Sejak hari itu, Wahsy tidak pernah menampakkan diri di hadapan Rasulullah. Hati nuraninya tak bisa berbohong, ia cinta sekaligus rindu pada Nabi, ia juga ingin duduk bersama beliau seperti para sahabat yang lain. Mendengarkan nasehat, mencurahkan keluh kesah. Tapi ia tahu bahwa dirinya tak layak. Dari kejauhan ia mencuri pandang. Berulang kali. Bahkan dari jarak ini pun ia merasakan belas kasih Rasul, cahaya ketulusan di wajahnya, cinta kasih di matanya.

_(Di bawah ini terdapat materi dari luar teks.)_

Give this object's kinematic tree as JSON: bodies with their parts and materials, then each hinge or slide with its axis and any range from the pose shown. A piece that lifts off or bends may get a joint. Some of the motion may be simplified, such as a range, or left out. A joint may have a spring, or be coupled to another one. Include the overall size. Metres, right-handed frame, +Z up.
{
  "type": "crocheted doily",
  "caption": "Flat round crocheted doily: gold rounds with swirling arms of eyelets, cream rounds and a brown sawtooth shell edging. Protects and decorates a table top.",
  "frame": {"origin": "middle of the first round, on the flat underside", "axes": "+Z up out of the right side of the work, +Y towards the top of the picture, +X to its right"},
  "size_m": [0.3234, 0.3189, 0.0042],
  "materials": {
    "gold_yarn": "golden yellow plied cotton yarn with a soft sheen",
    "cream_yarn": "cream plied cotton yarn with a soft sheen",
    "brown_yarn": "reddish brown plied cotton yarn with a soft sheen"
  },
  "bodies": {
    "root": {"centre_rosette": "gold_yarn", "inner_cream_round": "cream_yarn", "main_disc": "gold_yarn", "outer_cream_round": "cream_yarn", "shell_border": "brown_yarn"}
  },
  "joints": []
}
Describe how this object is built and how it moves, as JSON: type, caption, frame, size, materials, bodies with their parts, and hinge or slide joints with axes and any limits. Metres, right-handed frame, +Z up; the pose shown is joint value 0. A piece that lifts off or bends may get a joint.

Wahsy memandang beliau lebih lama, lalu menangis dalam diam. Hanya demikianlah yang ia lakukan bahkan hingga Nabi wafat.
Pada masa kekhalifahan Abu Bakar As-Siddiq, terjadi perang Yamamah antara kaum muslimin dengan pasukan yang dipimpin oleh Musailamah Al-Kazzab, salah seorang nabi palsu. Disinilah Wahsy bertekad untuk menebus kesalahannya di masa lalu, juga membuktikan rasa cintanya kepada Rasulullah.
Digenggamnya erat-erat tombak yang dulu pernah ia gunakan untuk menghabisi Sayyidina Hamzah. Ia terus mengamati Musailamah. Dari kejauhan, ia melihat salah satu Anshor yang juga mengintai Musailamah sama seperti dirinya. Wahsy segera mengambil posisi yang strategis, dirasa cukup, ia melempar tombaknya dengan sekuat tenaga. Tepat sasaran. Tombak itu menembus dada Musailamah, membuatnya jatuh tersungkur ke tanah. Setelah itu datanglah salah satu Anshor yang ia lihat sebelumnya, mengibaskan pedang ke tubuh Musailamah. Nabi palsu telah gugur, tanda kemenangan berpihak pada kaum muslimin. Wahsy berseru, “hanya Allah yang tahu siapa yang membunuh Musailamah. Jika ternyata aku yang berhasil membunuhnya, maka aku telah membunuh sebaik-baik manusia, Hamzah bin Abdul Mutholib, juga seburuk-buruk manusia, Musailamah Al-Kazzab!” Hilang sudah kegundahan yang ia rasakan selma ini. Ia yakin, sebesar apapun dosa seorang hamba, asalkan mau bertaubat, ampunan Allah akan melingkupinya.
Saat kaum muslimin mengadakan ekspedisi ke Syam, Wahsy turut serta di dalamnya. Ia memutuskan untuk tinggal di Homs, Suriah, hingga akhirnya wafat di sana.
Demikianlah kisah Wahsy bin Harb, pelempar tombak ulung yang telah membunuh Hamzah bin Abdul Mutholib di perang Uhud. Ia bertaubat dan membuktikan kesungguhan cintanya kepada Nabi dengan membunuh musuh besar kaum muslimin di perang Yamamah.
Ibrah :
Memaafkan kesalahan orang lain memang sulit, ia berjasa menggoreskan luka yang tak kunjung membaik. Ingin bertegur sapa, tapi lidah ini terasa pahit. Bagaimana tidak, melihat wajahnya saja membuat bayangan hitam itu menari dalam pikiran, memulihkan ingatan tentang bagaimana goresan itu tercipta, membekas jelas di kepala.
Ikhlas membebaskannya dari apa yang telah ia perbuat, merupakan sesuatu yang ‘laa haula walaa quwwata illa billah’. Bagaimana tidak, belati yang ia lemparkan seakan menancap dalam hati dan kenang, menolak hengkang bahkan justru semakin dalam.
Di sisi lain, seseorang dengan hari-hari dihantui sesal dan cemas, hatinya terliputi gundah yang tak kunjung tuntas, ingin melarikan diri dari kepungan rasa bersalah, tapi pikirannya memberontak seakan berteriak: “TIDAK! Belenggu ini akan terus mengikatmu!” Pikirannya kalut. Ingin meminta maaf tapi nyalinya ciut. Ingin bersikap seolah biasa saja tapi hatinya masih tertaut.
Jika sudah seperti ini, hanya ada satu yang membuatnya berani melangkah maju, yakni cinta. Cinta membuat seseorang merasa aman di tengah kegelisahan, mendobrak sekat besar, melawan ketakutan.